D’un point de vue théologique, il faut observer que Dieu crée par son Verbe, et que c’est précisément le Verbe, la Parole, qui s’incarne. Dire que le Verbe est incarné, cela signifie que Jésus est ce qu’il dit. Le monde est issu d’une parole, ce qui signifie que la parole humaine est une réponse à la parole divine, une réponse par laquelle il institue un monde humain dans la continuité du monde qui lui est confié.

Si l’acte créateur est une parole, elle est un appel non seulement à exister mais à devenir ce qu’elle est, comme l’évoque le mot de saint Augustin : « deviens ce que tu es ». Ainsi les paroles que nous échangeons ont une signification profondément politique, parce qu’elles s’inscrivent dans le prolongement de la parole créatrice initiale.

Mais en même temps, l’homme est sujet à l’illusion que sa propre parole serait créatrice, comme si nommer les choses définirait leur nature. Il peut être tenté de réordonner le monde selon son propre logos, sans égard pour ce que les choses sont en elles-mêmes.

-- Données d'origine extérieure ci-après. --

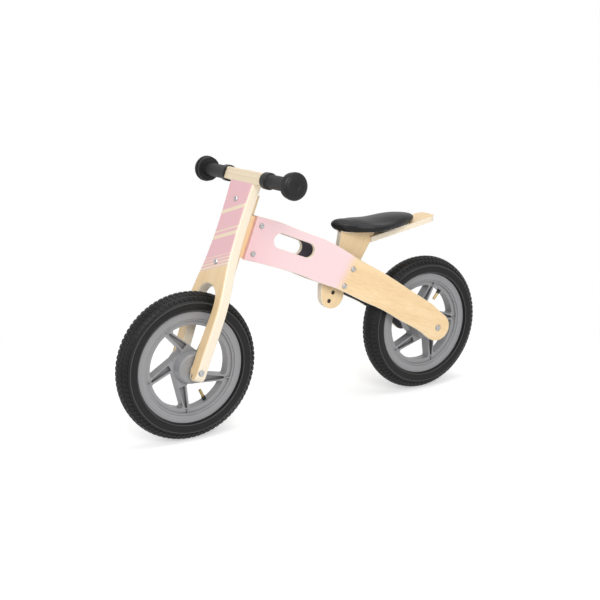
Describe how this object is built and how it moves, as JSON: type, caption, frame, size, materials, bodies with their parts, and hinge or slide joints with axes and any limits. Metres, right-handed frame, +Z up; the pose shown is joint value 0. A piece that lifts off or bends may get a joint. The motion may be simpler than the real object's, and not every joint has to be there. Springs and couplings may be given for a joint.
{
  "type": "balance bike",
  "caption": "Child's wooden balance bike with sprung plywood side boards, a one-piece board fork on a steering pin, spoked plastic wheels and a padded saddle.",
  "frame": {"origin": "on the floor, midway between the two axles, on the middle plane of the bike", "axes": "+X forward, +Y to the rider's left, +Z up; the steering is straight"},
  "size_m": [0.88, 0.364, 0.5375],
  "materials": {
    "frame_ply": "satin paint fading to clear lacquer",
    "fork_ply": "satin paint fading to clear lacquer",
    "natural_ply": "clear satin lacquer",
    "bar_wood": "clear satin lacquer",
    "steel": "zinc plated",
    "nylon": "matte",
    "rim_plastic": "satin",
    "tyre_rubber": "matte",
    "tube_rubber": "matte",
    "brass": "machined",
    "grip_rubber": "matte",
    "saddle_vinyl": "grained vinyl over foam"
  },
  "bodies": {
    "frame": {"frame_board_left": "frame_ply", "frame_board_right": "frame_ply", "head_block": "natural_ply", "head_bushes": "nylon", "head_bolts": "steel", "head_sleeve_nuts": "steel", "seat_post": "natural_ply", "post_spacers_left": "steel", "post_spacers_right": "steel", "seat_bolts": "steel", "seat_sleeve_nuts": "steel", "seat_base": "natural_ply", "seat_base_screws": "steel", "seat_brace": "natural_ply", "brace_screws": "steel", "seat_cushion": "saddle_vinyl", "rear_axle": "steel", "rear_axle_bolts": "steel", "rear_axle_washers": "steel", "rear_spacers": "nylon"},
    "fork": {"fork_board": "fork_ply", "pivot_bracket_upper": "natural_ply", "pivot_bracket_lower": "natural_ply", "steering_pin": "steel", "steering_pin_nut": "steel", "bracket_screws": "steel", "fork_end_screws": "steel", "handlebar": "bar_wood", "handlebar_dowels": "bar_wood", "grip_left": "grip_rubber", "grip_right": "grip_rubber", "front_axle": "steel", "front_axle_bolts": "steel", "front_axle_washers": "steel", "front_spacers": "nylon"},
    "front_wheel": {"front_tyre": "tyre_rubber", "front_inner_tube": "tube_rubber", "front_rim": "rim_plastic", "front_bearings": "steel", "front_valve_stem": "tube_rubber", "front_valve_tip": "brass"},
    "rear_wheel": {"rear_tyre": "tyre_rubber", "rear_inner_tube": "tube_rubber", "rear_rim": "rim_plastic", "rear_bearings": "steel", "rear_valve_stem": "tube_rubber", "rear_valve_tip": "brass"}
  },
  "joints": [
    {"name": "steering", "type": "hinge", "parent": "frame", "child": "fork", "pos_m": [0.16082, 0, 0.39764], "axis": [-0.3746, 0, 0.9272], "range_deg": [-40, 40]},
    {"name": "front_wheel_spin", "type": "hinge", "parent": "fork", "child": "front_wheel", "pos_m": [0.29, 0, 0.15], "axis": [0, 1, 0], "continuous": true},
    {"name": "rear_wheel_spin", "type": "hinge", "parent": "frame", "child": "rear_wheel", "pos_m": [-0.29, 0, 0.15], "axis": [0, 1, 0], "continuous": true}
  ]
}
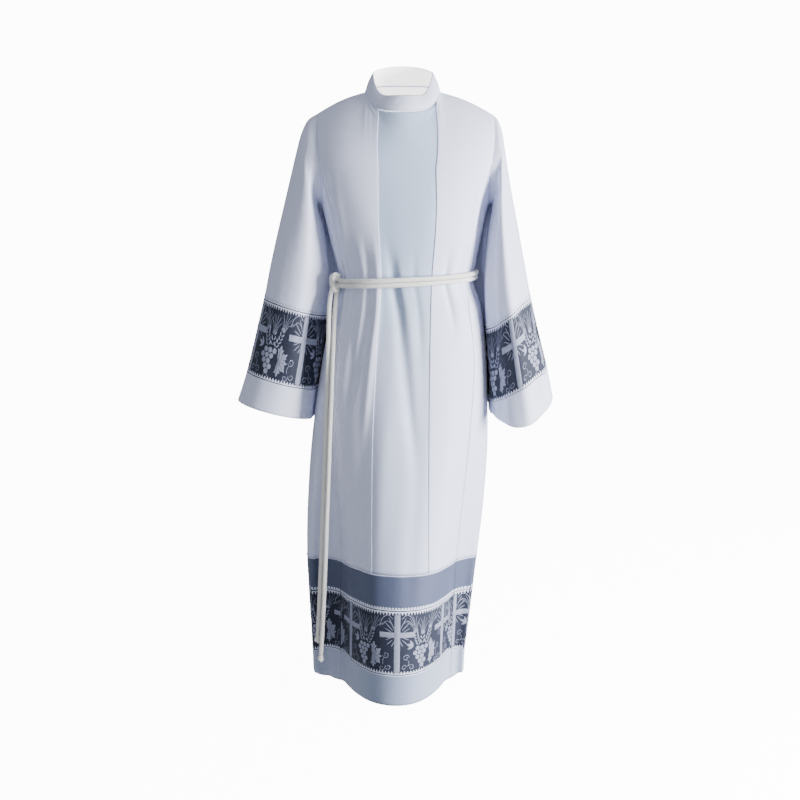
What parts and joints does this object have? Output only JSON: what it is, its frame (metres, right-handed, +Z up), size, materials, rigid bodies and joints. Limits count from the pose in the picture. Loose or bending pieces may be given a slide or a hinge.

Si en effet on perd de vue cette origine verbale du monde, il nous apparaît non plus comme création, et donc comme un don qui est un appel adressé à notre liberté, mais comme une nature à laquelle notre parole seule donne un sens et soumise à notre arbitraire.

 

La parole institue, mais elle est aussi une institution, un fait déjà social en ce sens qu’il est codifié par une société qui me préexiste. De telle sorte que, comme le note Bergson, la société est comme « immanente » au langage de Robinson, seul sur son ile.